▶ [Task description] The listing below holds a line with "for (s = [-1, 1]) translate([s" and a later line with "record = json.load(file)". Write out those two lines and every line between them, exactly, and nothing else.
>> start Information shown
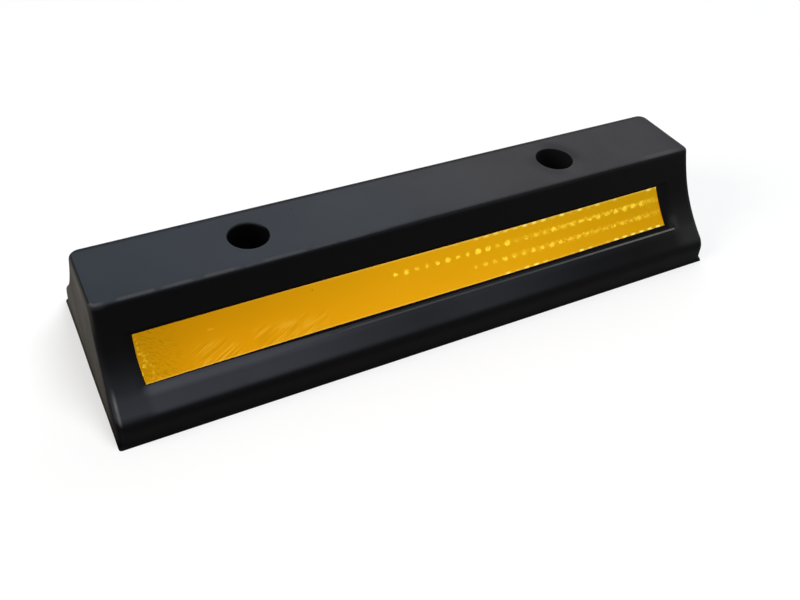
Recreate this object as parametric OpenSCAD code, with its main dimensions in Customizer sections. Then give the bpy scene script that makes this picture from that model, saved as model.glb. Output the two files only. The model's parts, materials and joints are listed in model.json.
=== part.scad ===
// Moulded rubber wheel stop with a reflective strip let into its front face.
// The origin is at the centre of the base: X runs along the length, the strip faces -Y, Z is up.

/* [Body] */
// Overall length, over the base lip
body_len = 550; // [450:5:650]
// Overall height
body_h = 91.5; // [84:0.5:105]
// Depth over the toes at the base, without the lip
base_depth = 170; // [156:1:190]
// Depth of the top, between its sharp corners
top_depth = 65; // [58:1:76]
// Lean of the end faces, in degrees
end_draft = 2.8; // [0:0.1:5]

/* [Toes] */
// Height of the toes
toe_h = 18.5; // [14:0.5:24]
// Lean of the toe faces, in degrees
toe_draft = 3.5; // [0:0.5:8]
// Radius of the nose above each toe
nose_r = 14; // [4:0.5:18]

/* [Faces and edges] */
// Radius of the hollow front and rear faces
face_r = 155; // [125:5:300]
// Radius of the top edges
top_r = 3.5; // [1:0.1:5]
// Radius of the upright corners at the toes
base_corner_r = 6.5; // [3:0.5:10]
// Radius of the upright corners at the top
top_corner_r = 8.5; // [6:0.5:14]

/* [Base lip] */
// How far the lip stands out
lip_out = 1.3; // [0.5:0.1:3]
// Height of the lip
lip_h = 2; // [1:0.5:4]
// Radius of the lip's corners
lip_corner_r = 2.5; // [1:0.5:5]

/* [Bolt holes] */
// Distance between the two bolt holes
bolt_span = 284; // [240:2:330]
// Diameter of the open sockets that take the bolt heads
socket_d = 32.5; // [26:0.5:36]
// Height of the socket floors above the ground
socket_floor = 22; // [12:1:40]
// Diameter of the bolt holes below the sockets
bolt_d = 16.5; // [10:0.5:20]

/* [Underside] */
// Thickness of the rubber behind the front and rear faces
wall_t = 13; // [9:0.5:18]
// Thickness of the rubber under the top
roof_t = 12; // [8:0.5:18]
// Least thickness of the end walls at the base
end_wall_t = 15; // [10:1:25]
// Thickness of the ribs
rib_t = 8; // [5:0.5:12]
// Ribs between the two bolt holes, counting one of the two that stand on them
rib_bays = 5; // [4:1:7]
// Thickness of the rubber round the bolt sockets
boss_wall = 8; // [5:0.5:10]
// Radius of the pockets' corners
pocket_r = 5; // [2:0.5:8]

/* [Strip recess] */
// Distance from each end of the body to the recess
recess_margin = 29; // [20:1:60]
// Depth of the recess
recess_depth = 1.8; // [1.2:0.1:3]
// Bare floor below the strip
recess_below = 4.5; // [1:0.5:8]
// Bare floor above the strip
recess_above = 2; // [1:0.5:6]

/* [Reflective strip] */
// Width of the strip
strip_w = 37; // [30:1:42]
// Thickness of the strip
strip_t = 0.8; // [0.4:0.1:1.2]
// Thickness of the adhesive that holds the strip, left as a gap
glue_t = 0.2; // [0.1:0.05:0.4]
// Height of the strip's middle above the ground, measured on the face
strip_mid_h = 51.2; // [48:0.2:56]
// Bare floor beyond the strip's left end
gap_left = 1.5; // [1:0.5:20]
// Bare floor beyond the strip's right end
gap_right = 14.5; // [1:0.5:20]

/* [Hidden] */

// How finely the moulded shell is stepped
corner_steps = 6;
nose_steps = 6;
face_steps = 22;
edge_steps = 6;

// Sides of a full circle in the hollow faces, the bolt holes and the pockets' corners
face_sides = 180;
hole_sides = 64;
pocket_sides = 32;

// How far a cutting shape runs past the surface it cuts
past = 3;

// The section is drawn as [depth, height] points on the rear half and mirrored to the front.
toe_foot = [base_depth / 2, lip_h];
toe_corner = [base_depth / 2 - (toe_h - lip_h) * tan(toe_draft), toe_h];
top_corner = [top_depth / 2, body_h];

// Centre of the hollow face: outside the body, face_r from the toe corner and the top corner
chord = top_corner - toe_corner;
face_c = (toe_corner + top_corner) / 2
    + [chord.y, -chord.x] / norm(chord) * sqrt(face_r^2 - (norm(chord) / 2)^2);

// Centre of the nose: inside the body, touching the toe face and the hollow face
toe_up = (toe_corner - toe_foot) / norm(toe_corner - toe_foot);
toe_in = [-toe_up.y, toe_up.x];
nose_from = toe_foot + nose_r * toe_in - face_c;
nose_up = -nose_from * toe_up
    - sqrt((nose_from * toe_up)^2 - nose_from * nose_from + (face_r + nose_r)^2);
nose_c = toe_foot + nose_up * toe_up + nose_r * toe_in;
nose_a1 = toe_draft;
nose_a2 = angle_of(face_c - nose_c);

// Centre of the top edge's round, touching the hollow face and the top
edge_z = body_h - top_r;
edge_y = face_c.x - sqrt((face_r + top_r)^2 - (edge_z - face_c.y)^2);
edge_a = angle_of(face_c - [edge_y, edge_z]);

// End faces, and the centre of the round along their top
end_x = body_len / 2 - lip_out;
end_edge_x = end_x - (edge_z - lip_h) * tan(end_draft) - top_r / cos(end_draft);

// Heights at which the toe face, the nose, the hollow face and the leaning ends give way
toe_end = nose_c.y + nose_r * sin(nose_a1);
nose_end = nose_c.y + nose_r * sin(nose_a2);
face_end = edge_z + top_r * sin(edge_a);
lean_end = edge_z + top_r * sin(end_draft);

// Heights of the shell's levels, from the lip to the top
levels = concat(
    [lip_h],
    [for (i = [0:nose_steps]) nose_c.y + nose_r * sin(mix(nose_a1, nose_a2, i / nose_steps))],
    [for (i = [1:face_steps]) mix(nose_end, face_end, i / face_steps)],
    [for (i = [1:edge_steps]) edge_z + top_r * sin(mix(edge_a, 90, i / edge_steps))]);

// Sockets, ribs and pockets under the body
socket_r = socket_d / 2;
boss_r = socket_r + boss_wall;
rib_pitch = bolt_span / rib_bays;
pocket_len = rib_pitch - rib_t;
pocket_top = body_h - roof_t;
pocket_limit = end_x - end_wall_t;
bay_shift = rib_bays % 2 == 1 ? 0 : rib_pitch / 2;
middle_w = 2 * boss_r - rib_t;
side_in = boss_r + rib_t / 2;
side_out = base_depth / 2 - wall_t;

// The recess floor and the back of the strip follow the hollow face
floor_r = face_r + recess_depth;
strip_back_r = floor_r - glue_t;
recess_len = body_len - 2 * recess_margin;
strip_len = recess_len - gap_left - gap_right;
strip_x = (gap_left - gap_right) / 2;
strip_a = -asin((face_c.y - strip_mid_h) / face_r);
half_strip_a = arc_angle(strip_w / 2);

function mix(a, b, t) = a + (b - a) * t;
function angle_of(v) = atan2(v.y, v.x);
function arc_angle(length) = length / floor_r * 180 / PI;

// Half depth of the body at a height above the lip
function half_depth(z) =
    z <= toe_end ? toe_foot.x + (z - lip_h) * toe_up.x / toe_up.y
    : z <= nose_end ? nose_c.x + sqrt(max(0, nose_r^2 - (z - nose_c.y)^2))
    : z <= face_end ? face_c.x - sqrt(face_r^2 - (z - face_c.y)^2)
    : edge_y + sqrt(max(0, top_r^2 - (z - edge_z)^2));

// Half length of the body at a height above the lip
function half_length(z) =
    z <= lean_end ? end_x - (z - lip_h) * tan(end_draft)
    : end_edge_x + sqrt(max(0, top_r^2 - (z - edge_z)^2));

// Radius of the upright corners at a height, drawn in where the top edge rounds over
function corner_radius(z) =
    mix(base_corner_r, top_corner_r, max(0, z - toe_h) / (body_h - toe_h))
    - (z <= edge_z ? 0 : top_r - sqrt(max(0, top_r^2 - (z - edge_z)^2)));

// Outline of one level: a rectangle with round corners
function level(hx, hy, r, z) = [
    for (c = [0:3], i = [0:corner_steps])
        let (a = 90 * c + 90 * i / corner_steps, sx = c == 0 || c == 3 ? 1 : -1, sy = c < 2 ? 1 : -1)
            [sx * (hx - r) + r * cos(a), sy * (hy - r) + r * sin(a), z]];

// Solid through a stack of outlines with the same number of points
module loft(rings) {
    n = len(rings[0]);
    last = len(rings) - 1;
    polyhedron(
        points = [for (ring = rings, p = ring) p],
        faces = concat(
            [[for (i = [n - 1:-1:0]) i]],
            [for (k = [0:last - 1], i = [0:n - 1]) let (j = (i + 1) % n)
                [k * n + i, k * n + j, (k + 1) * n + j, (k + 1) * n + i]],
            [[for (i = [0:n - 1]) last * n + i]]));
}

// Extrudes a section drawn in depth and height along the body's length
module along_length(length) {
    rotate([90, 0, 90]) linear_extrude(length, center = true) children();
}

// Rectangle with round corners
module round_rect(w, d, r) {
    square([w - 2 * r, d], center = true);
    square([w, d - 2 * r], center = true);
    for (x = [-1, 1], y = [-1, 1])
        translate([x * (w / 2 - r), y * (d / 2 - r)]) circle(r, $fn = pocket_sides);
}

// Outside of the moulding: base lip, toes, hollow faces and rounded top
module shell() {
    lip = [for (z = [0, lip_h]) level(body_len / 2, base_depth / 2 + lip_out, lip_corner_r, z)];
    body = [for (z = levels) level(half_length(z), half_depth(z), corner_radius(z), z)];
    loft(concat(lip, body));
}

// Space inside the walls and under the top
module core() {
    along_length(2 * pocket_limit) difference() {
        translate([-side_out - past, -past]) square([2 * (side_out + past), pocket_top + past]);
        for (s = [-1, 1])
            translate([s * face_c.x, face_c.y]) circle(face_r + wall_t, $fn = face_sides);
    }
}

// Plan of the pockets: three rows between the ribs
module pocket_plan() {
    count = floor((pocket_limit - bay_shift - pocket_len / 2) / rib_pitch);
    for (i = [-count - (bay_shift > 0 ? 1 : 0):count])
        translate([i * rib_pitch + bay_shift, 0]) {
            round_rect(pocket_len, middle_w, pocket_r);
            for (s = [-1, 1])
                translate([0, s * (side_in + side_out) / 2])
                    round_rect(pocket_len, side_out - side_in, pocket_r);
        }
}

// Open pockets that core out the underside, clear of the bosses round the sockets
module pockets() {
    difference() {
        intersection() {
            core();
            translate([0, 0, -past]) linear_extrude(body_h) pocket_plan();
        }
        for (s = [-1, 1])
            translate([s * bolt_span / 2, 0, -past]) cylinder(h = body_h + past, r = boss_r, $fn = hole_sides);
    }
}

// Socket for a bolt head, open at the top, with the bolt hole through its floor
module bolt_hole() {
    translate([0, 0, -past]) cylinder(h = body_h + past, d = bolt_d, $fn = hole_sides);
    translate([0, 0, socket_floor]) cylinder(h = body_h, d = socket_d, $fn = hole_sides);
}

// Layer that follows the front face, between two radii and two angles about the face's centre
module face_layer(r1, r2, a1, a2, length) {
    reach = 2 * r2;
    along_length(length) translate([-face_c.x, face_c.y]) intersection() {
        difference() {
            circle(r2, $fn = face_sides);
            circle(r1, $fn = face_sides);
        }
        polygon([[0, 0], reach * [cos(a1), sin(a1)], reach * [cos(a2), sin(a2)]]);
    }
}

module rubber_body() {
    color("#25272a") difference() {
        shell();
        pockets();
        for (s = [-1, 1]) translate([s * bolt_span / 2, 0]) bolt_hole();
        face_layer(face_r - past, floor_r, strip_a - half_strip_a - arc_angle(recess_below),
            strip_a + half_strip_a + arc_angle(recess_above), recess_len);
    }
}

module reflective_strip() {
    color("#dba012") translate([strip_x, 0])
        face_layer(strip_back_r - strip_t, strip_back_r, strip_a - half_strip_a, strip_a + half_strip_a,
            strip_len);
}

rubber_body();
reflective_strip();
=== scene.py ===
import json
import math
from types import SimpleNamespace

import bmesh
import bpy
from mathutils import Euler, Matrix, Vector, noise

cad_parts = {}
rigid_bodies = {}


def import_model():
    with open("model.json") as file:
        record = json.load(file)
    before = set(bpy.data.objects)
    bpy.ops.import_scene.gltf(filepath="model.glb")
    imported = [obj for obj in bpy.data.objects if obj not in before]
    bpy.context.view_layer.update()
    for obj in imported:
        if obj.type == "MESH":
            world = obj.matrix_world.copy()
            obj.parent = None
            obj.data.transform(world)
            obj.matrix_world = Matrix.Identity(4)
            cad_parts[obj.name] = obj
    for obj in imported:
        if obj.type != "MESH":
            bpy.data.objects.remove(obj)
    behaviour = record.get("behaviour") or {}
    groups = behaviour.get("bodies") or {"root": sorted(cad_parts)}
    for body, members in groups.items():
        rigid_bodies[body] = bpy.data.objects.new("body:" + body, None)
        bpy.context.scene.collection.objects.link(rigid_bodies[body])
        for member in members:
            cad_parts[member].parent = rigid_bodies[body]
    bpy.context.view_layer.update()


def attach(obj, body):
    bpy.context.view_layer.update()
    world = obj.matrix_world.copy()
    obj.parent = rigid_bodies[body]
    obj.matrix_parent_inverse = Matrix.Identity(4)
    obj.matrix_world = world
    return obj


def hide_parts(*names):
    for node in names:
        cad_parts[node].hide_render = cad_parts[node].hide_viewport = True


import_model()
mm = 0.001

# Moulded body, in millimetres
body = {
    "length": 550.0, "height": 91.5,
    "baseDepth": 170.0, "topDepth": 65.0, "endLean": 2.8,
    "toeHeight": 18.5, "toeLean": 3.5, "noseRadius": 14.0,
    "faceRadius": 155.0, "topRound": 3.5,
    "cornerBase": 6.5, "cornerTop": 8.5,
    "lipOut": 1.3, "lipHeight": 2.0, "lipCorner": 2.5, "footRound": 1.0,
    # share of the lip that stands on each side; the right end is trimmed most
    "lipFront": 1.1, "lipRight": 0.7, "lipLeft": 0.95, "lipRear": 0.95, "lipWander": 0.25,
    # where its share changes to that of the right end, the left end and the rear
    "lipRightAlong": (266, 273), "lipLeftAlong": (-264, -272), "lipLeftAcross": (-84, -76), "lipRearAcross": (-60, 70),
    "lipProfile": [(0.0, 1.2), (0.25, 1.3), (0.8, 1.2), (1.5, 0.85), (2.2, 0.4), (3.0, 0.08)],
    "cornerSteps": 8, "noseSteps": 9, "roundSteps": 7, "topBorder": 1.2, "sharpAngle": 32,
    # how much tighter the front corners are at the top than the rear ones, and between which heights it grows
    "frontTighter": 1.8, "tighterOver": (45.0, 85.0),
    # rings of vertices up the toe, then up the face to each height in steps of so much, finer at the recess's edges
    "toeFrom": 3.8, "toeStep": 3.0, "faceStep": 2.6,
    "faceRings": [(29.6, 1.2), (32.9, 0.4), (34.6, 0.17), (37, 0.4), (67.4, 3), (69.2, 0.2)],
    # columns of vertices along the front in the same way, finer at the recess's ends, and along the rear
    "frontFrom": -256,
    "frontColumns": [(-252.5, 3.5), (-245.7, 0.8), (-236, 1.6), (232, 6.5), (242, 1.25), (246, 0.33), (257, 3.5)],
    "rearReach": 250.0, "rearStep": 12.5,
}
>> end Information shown
▶ [Expected answer]
        for (s = [-1, 1]) translate([s * bolt_span / 2, 0]) bolt_hole();
        face_layer(face_r - past, floor_r, strip_a - half_strip_a - arc_angle(recess_below),
            strip_a + half_strip_a + arc_angle(recess_above), recess_len);
    }
}

module reflective_strip() {
    color("#dba012") translate([strip_x, 0])
        face_layer(strip_back_r - strip_t, strip_back_r, strip_a - half_strip_a, strip_a + half_strip_a,
            strip_len);
}

rubber_body();
reflective_strip();
=== scene.py ===
import json
import math
from types import SimpleNamespace

import bmesh
import bpy
from mathutils import Euler, Matrix, Vector, noise

cad_parts = {}
rigid_bodies = {}


def import_model():
    with open("model.json") as file:
        record = json.load(file)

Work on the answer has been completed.